» Aim
Go through the data below and gather each line containing "json".

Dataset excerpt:
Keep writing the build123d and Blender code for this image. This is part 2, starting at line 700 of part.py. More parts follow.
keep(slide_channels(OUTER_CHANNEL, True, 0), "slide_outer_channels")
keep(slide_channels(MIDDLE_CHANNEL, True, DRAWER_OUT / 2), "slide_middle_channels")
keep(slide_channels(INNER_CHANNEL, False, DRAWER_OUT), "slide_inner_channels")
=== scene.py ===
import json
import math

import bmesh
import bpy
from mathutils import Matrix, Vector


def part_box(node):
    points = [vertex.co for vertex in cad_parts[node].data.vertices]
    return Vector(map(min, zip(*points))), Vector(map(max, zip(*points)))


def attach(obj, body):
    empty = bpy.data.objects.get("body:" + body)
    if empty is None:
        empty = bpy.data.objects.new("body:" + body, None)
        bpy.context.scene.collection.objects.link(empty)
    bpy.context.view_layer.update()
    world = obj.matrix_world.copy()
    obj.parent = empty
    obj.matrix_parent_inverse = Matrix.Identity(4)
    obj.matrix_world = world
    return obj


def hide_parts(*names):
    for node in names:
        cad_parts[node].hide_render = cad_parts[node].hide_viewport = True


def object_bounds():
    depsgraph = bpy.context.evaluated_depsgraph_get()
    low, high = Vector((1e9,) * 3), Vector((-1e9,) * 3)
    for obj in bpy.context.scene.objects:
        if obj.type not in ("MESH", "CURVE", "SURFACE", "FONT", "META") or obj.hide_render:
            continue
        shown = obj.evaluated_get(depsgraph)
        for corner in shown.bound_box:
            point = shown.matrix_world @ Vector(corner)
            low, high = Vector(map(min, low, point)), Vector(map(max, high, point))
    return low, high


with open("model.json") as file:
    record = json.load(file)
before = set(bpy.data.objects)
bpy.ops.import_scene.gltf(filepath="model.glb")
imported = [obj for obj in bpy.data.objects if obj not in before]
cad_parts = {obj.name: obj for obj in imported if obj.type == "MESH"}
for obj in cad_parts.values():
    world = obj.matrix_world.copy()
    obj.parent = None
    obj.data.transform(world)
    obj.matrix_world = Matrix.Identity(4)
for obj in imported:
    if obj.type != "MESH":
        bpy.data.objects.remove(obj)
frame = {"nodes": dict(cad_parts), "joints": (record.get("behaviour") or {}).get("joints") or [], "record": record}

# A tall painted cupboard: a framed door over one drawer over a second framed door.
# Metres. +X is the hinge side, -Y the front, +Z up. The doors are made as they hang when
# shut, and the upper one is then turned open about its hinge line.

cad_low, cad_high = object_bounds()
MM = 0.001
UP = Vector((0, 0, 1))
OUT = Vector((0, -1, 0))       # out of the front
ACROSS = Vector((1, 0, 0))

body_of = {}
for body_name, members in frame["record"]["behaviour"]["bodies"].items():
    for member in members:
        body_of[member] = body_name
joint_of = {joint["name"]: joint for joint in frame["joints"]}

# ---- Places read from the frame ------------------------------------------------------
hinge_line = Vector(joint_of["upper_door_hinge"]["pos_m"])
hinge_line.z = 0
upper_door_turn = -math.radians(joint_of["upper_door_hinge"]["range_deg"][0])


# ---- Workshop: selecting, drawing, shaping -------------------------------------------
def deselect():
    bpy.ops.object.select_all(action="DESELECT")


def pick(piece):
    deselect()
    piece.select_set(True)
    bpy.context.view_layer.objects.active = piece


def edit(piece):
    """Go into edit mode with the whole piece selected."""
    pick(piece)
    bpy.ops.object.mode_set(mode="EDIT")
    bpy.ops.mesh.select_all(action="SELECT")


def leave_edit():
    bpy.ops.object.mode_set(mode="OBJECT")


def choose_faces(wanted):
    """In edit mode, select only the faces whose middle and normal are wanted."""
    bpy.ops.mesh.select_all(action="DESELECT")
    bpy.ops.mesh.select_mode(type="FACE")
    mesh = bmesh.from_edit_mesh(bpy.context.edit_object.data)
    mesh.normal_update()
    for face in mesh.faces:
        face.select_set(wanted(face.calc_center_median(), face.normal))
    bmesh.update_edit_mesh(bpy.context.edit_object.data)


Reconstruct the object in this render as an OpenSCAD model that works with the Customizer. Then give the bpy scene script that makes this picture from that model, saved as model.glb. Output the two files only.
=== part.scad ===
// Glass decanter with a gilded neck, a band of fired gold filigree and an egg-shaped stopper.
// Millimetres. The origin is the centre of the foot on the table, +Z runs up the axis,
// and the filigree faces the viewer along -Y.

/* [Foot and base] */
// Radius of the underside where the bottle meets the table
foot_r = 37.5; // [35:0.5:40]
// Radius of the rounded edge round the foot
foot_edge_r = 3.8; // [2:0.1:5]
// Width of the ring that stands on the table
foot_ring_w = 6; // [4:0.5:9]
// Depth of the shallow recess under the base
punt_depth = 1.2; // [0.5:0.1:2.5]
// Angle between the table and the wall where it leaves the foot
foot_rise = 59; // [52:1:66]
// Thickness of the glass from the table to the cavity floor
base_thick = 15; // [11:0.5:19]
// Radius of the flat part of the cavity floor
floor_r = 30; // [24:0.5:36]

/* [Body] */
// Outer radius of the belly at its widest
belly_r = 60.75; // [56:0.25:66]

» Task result
import json
with open("model.json") as file:
    record = json.load(file)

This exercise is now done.